*** Data for the task ***

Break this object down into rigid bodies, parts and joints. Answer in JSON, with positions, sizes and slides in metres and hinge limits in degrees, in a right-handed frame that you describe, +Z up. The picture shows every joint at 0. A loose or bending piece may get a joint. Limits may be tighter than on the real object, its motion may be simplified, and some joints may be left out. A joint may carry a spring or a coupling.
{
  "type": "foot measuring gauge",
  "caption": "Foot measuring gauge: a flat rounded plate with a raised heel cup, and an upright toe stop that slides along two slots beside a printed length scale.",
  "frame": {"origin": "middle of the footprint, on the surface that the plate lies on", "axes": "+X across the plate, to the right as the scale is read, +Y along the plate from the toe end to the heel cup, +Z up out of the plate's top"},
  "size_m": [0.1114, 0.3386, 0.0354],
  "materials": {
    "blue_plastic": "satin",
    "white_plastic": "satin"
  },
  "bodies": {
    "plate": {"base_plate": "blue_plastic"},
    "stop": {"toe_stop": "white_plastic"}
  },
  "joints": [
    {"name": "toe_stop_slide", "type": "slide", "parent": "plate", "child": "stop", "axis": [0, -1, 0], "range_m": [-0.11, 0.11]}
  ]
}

***
*** Data for the task ***

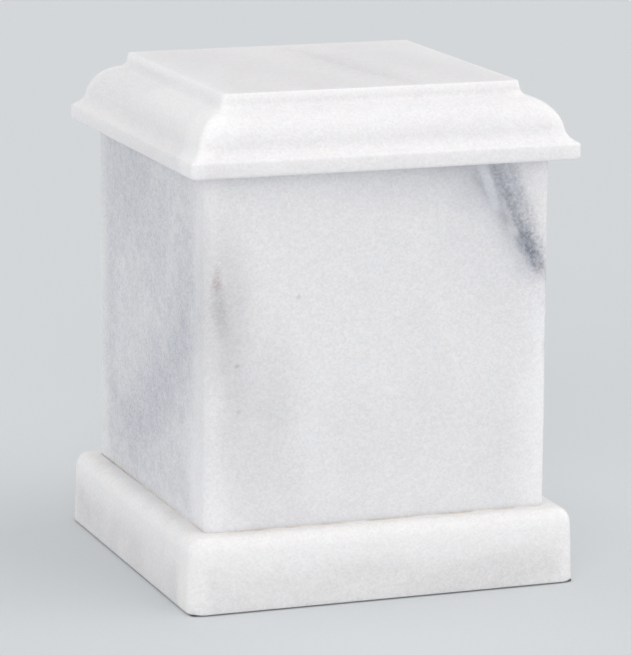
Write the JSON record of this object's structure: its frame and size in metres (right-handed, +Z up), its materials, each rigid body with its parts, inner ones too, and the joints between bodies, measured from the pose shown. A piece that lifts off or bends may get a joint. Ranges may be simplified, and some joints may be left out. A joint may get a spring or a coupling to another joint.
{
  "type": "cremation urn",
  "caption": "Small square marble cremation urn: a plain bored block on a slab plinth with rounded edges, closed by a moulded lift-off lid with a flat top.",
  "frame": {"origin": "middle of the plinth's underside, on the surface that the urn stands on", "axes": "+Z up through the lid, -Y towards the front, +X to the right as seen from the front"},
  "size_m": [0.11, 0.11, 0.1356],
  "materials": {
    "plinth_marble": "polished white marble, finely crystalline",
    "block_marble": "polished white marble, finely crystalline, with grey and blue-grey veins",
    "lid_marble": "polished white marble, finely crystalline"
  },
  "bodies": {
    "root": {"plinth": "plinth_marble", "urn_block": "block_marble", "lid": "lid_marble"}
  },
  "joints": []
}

***
*** Data for the task ***

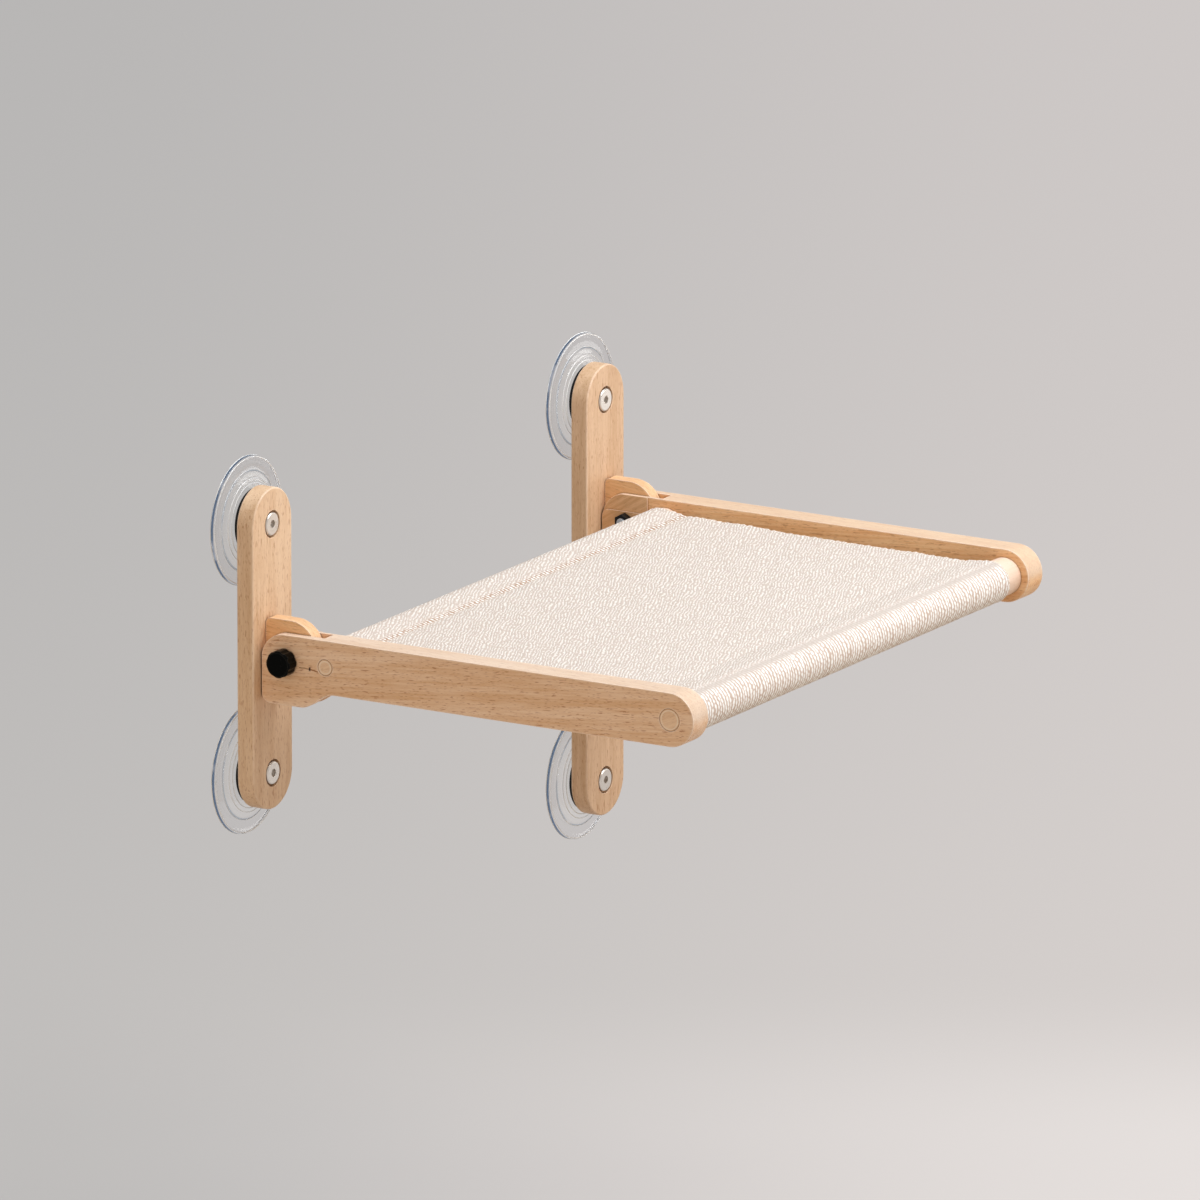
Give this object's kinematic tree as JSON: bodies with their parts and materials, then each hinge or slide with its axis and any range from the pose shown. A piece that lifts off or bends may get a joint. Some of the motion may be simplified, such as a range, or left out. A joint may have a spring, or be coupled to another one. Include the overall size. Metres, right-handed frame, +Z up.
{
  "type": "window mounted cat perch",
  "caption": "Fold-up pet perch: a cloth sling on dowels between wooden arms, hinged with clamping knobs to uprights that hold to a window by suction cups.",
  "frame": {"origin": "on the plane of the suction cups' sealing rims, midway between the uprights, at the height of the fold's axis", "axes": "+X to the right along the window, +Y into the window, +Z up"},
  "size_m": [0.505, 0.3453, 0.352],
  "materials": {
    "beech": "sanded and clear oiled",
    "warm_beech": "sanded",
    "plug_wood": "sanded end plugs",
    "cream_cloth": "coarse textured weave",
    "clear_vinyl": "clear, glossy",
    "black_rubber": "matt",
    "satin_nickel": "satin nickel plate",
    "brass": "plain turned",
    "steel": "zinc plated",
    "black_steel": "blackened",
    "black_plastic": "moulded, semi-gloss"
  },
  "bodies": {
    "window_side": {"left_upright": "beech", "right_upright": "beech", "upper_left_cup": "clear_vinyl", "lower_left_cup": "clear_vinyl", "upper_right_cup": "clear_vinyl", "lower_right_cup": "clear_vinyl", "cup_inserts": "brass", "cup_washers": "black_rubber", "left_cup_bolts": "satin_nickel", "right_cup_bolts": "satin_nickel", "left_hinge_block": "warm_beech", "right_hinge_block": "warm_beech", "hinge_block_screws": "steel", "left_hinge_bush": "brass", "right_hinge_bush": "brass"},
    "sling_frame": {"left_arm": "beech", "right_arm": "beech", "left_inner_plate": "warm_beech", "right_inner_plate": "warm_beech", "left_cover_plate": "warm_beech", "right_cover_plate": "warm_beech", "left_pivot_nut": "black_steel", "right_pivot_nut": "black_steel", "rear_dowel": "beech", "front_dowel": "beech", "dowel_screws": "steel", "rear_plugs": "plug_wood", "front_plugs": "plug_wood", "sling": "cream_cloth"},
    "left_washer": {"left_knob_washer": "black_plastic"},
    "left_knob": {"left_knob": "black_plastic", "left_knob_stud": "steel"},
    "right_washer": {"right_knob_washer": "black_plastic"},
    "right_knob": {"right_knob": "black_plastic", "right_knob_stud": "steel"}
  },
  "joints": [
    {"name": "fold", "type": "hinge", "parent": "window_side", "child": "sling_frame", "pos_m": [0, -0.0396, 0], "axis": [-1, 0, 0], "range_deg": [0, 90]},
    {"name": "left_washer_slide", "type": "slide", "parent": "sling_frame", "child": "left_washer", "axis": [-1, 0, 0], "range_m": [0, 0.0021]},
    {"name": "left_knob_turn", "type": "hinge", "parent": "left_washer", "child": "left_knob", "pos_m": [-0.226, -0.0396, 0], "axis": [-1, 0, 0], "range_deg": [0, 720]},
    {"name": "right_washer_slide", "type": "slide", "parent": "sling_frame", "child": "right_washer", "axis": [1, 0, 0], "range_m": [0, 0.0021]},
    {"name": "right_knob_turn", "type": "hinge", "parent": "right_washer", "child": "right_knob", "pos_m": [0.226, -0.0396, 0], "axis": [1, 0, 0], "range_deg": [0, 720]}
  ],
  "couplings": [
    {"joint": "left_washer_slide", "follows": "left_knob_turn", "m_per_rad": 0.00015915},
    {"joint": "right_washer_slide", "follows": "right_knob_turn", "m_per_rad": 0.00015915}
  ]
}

***

Exercise =
What is the number of lines holding the word "shown"? State it alone.

Finished exercise =
2